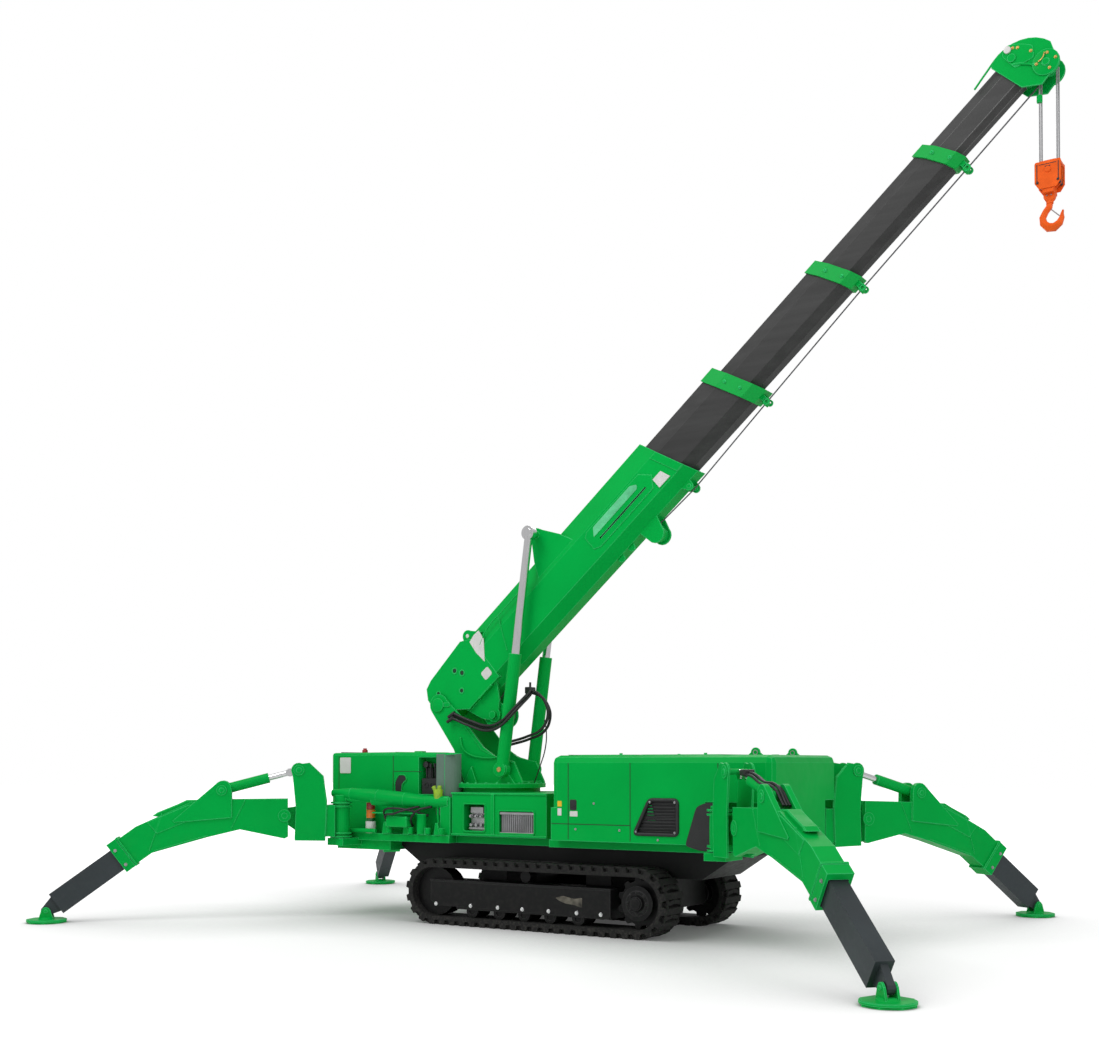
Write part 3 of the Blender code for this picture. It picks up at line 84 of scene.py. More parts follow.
def box_of(name):
    low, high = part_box(name)
    return MIDDLE.inverted() @ low, MIDDLE.inverted() @ high


def joint_line(name):
    return Vector(JOINTS[name]["axis"]).normalized()


def axes(origin, along, across):
    up = along.cross(across).normalized()
    turn = Matrix((along, across, up)).transposed().to_4x4()
    return Matrix.Translation(origin) @ turn


BOOM = axes(joint_place("boom_luff"), joint_line("telescope_2"), ACROSS)
BOOM_TURN = (MIDDLE @ BOOM).inverted()
TURRET = Matrix.Translation((joint_place("slew").x, 0, 0))

# Boom sizes along the boom from its foot pin
BASE_HALF_WIDTH = 0.143
BASE_END = 2.825
SLANT_RISE = 0.384
COLLARS = (
    # body, tip along the boom, collar length, collar half width, half height
    ("section_2", 3.61, 0.13, 0.14, 0.232),
    ("section_3", 4.64, 0.11, 0.1175, 0.1845),
    ("section_4", 5.655, 0.1, 0.101, 0.1595),
)
ROPE_GUIDES = ((3.628, -0.277), (4.649, -0.2295), (5.66, -0.2045))
BASE_SHEAVE = (2.36, -0.36, 0.055)
ROLLER = (2.8, -0.319)
WINCH = (0.338, -0.417, 0.085)
HEAD_PIN = (6.44, -0.15)
HEAD_TIP = 6.27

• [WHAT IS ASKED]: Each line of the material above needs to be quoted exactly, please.

• [OUTPUT OF THE TASK]:
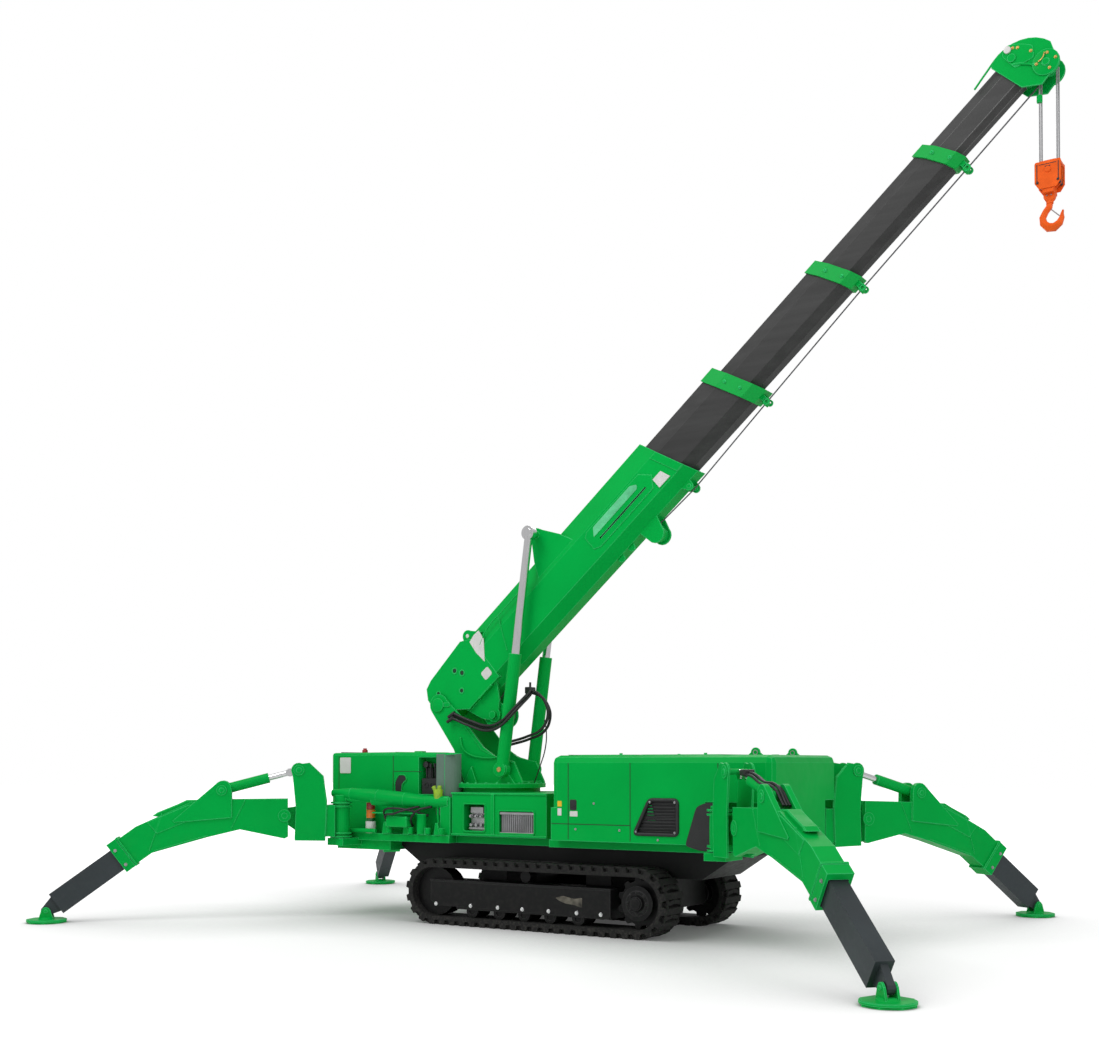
Write part 3 of the Blender code for this picture. It picks up at line 84 of scene.py. More parts follow.
def box_of(name):
    low, high = part_box(name)
    return MIDDLE.inverted() @ low, MIDDLE.inverted() @ high


def joint_line(name):
    return Vector(JOINTS[name]["axis"]).normalized()


def axes(origin, along, across):
    up = along.cross(across).normalized()
    turn = Matrix((along, across, up)).transposed().to_4x4()
    return Matrix.Translation(origin) @ turn


BOOM = axes(joint_place("boom_luff"), joint_line("telescope_2"), ACROSS)
BOOM_TURN = (MIDDLE @ BOOM).inverted()
TURRET = Matrix.Translation((joint_place("slew").x, 0, 0))

# Boom sizes along the boom from its foot pin
BASE_HALF_WIDTH = 0.143
BASE_END = 2.825
SLANT_RISE = 0.384
COLLARS = (
    # body, tip along the boom, collar length, collar half width, half height
    ("section_2", 3.61, 0.13, 0.14, 0.232),
    ("section_3", 4.64, 0.11, 0.1175, 0.1845),
    ("section_4", 5.655, 0.1, 0.101, 0.1595),
)
ROPE_GUIDES = ((3.628, -0.277), (4.649, -0.2295), (5.66, -0.2045))
BASE_SHEAVE = (2.36, -0.36, 0.055)
ROLLER = (2.8, -0.319)
WINCH = (0.338, -0.417, 0.085)
HEAD_PIN = (6.44, -0.15)
HEAD_TIP = 6.27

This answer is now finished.